>>
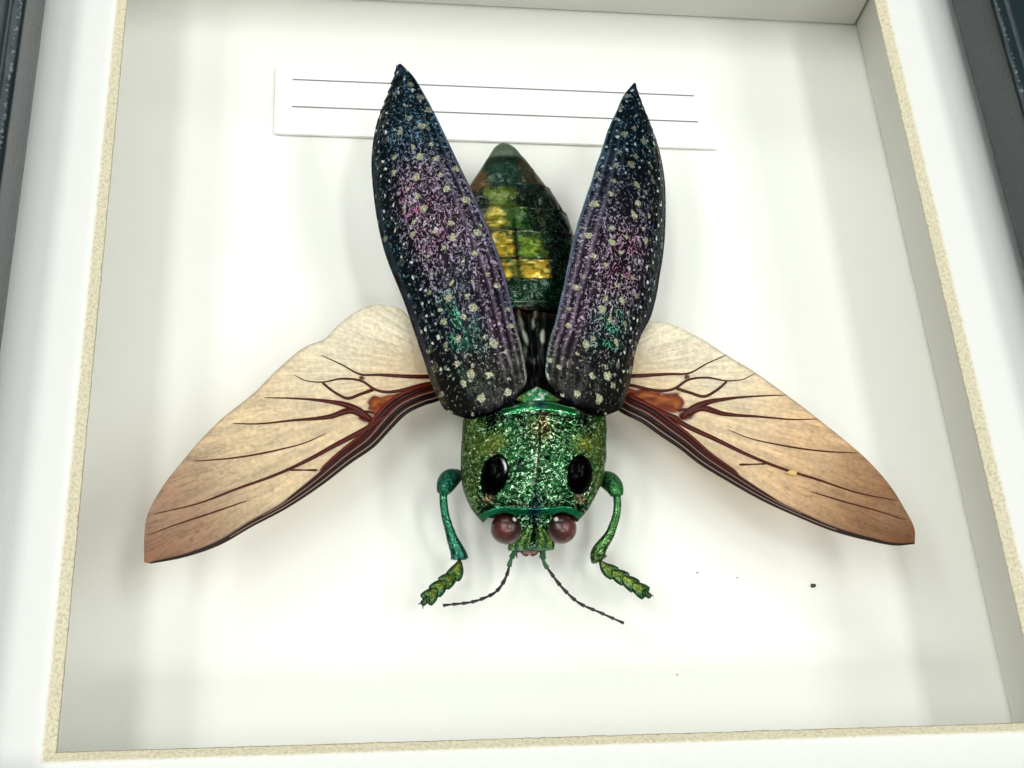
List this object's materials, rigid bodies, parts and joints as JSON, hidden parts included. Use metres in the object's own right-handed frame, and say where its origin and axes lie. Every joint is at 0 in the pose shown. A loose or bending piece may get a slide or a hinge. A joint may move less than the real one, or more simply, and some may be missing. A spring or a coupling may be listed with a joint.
{
  "type": "framed jewel beetle in a shadow-box case",
  "caption": "Glazed shadow-box case with a bevelled mat window, holding a mounted jewel beetle with raised wing cases and spread hind wings above a bare label.",
  "frame": {"origin": "under the middle of the case, on the plane of its rear rims", "axes": "+Z from the back panel to the glass, +Y from the beetle's head to its tail, +X to the right seen through the glass"},
  "size_m": [0.13, 0.134, 0.032],
  "materials": {
    "black_painted_wood": "black paint, satin, worn light along the edges",
    "clear_glass": "clear float glass",
    "white_mat_board": "matt white face with a cream bevel",
    "white_foam_board": "matt, faintly green-grey",
    "white_backing_card": "matt white",
    "label_paper": "matt white with plain ruled lines",
    "brown_fibreboard": "raw pressed fibreboard",
    "zinc_plated_steel": "bright zinc plate",
    "clear_glue": "dried clear glue",
    "emerald_cuticle": "iridescent emerald, coarsely pitted",
    "dark_green_cuticle": "dark green, wrinkled",
    "gold_green_cuticle": "iridescent dark green and gold bands",
    "violet_black_cuticle": "violet to blue-black, wrinkled, with pale spots",
    "amber_wing_membrane": "translucent tan with dark red-brown veins",
    "teal_cuticle": "iridescent teal to yellow-green",
    "brown_black_cuticle": "dark brown, green at the base"
  },
  "bodies": {
    "root": {"frame_rail_left": "black_painted_wood", "frame_rail_right": "black_painted_wood", "frame_rail_bottom": "black_painted_wood", "frame_rail_top": "black_painted_wood", "glass_pane": "clear_glass", "mat_board": "white_mat_board", "spacer_left": "white_foam_board", "spacer_right": "white_foam_board", "spacer_bottom": "white_foam_board", "spacer_top": "white_foam_board", "backing_board": "white_backing_card", "label": "label_paper", "back_panel": "brown_fibreboard", "tab_bottom_left": "zinc_plated_steel", "tab_bottom_right": "zinc_plated_steel", "tab_top_left": "zinc_plated_steel", "tab_top_right": "zinc_plated_steel", "glue_pad": "clear_glue", "head": "emerald_cuticle", "pronotum": "emerald_cuticle", "thorax": "dark_green_cuticle", "abdomen": "gold_green_cuticle", "elytron_left": "violet_black_cuticle", "elytron_right": "violet_black_cuticle", "hindwing_left": "amber_wing_membrane", "hindwing_right": "amber_wing_membrane", "antenna_left": "brown_black_cuticle", "antenna_right": "brown_black_cuticle", "leg_front_left": "teal_cuticle", "leg_front_right": "teal_cuticle", "leg_middle_left": "teal_cuticle", "leg_middle_right": "teal_cuticle", "leg_hind_left": "teal_cuticle", "leg_hind_right": "teal_cuticle"}
  },
  "joints": []
}
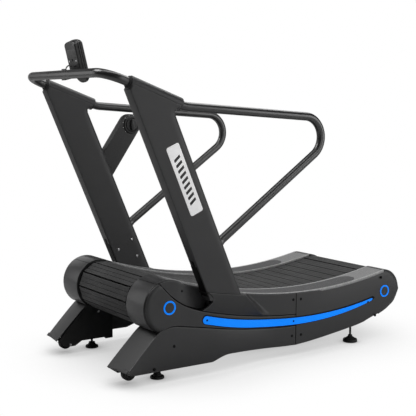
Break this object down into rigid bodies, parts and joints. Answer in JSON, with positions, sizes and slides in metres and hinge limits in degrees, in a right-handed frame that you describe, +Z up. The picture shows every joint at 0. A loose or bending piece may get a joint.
<<
*Written request*: Give the listing above again, word for word.

*Worked answer*:
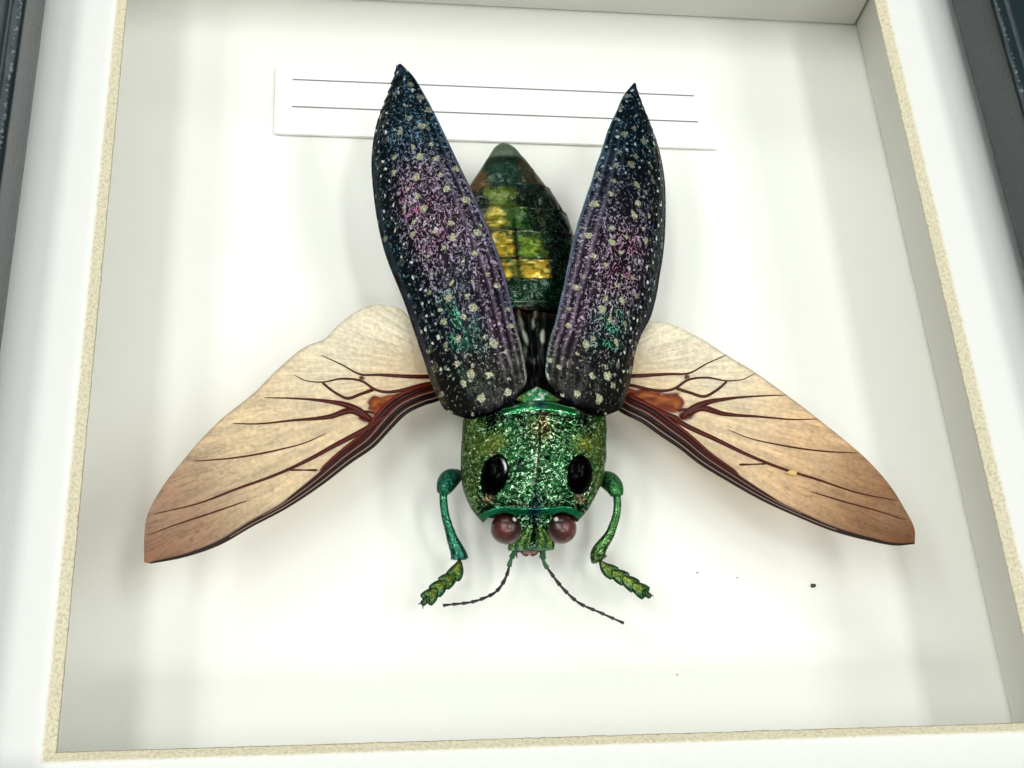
List this object's materials, rigid bodies, parts and joints as JSON, hidden parts included. Use metres in the object's own right-handed frame, and say where its origin and axes lie. Every joint is at 0 in the pose shown. A loose or bending piece may get a slide or a hinge. A joint may move less than the real one, or more simply, and some may be missing. A spring or a coupling may be listed with a joint.
{
  "type": "framed jewel beetle in a shadow-box case",
  "caption": "Glazed shadow-box case with a bevelled mat window, holding a mounted jewel beetle with raised wing cases and spread hind wings above a bare label.",
  "frame": {"origin": "under the middle of the case, on the plane of its rear rims", "axes": "+Z from the back panel to the glass, +Y from the beetle's head to its tail, +X to the right seen through the glass"},
  "size_m": [0.13, 0.134, 0.032],
  "materials": {
    "black_painted_wood": "black paint, satin, worn light along the edges",
    "clear_glass": "clear float glass",
    "white_mat_board": "matt white face with a cream bevel",
    "white_foam_board": "matt, faintly green-grey",
    "white_backing_card": "matt white",
    "label_paper": "matt white with plain ruled lines",
    "brown_fibreboard": "raw pressed fibreboard",
    "zinc_plated_steel": "bright zinc plate",
    "clear_glue": "dried clear glue",
    "emerald_cuticle": "iridescent emerald, coarsely pitted",
    "dark_green_cuticle": "dark green, wrinkled",
    "gold_green_cuticle": "iridescent dark green and gold bands",
    "violet_black_cuticle": "violet to blue-black, wrinkled, with pale spots",
    "amber_wing_membrane": "translucent tan with dark red-brown veins",
    "teal_cuticle": "iridescent teal to yellow-green",
    "brown_black_cuticle": "dark brown, green at the base"
  },
  "bodies": {
    "root": {"frame_rail_left": "black_painted_wood", "frame_rail_right": "black_painted_wood", "frame_rail_bottom": "black_painted_wood", "frame_rail_top": "black_painted_wood", "glass_pane": "clear_glass", "mat_board": "white_mat_board", "spacer_left": "white_foam_board", "spacer_right": "white_foam_board", "spacer_bottom": "white_foam_board", "spacer_top": "white_foam_board", "backing_board": "white_backing_card", "label": "label_paper", "back_panel": "brown_fibreboard", "tab_bottom_left": "zinc_plated_steel", "tab_bottom_right": "zinc_plated_steel", "tab_top_left": "zinc_plated_steel", "tab_top_right": "zinc_plated_steel", "glue_pad": "clear_glue", "head": "emerald_cuticle", "pronotum": "emerald_cuticle", "thorax": "dark_green_cuticle", "abdomen": "gold_green_cuticle", "elytron_left": "violet_black_cuticle", "elytron_right": "violet_black_cuticle", "hindwing_left": "amber_wing_membrane", "hindwing_right": "amber_wing_membrane", "antenna_left": "brown_black_cuticle", "antenna_right": "brown_black_cuticle", "leg_front_left": "teal_cuticle", "leg_front_right": "teal_cuticle", "leg_middle_left": "teal_cuticle", "leg_middle_right": "teal_cuticle", "leg_hind_left": "teal_cuticle", "leg_hind_right": "teal_cuticle"}
  },
  "joints": []
}
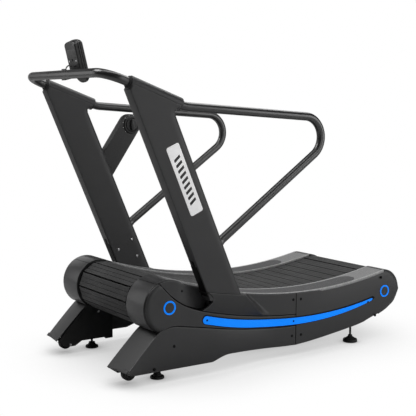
Break this object down into rigid bodies, parts and joints. Answer in JSON, with positions, sizes and slides in metres and hinge limits in degrees, in a right-handed frame that you describe, +Z up. The picture shows every joint at 0. A loose or bending piece may get a joint.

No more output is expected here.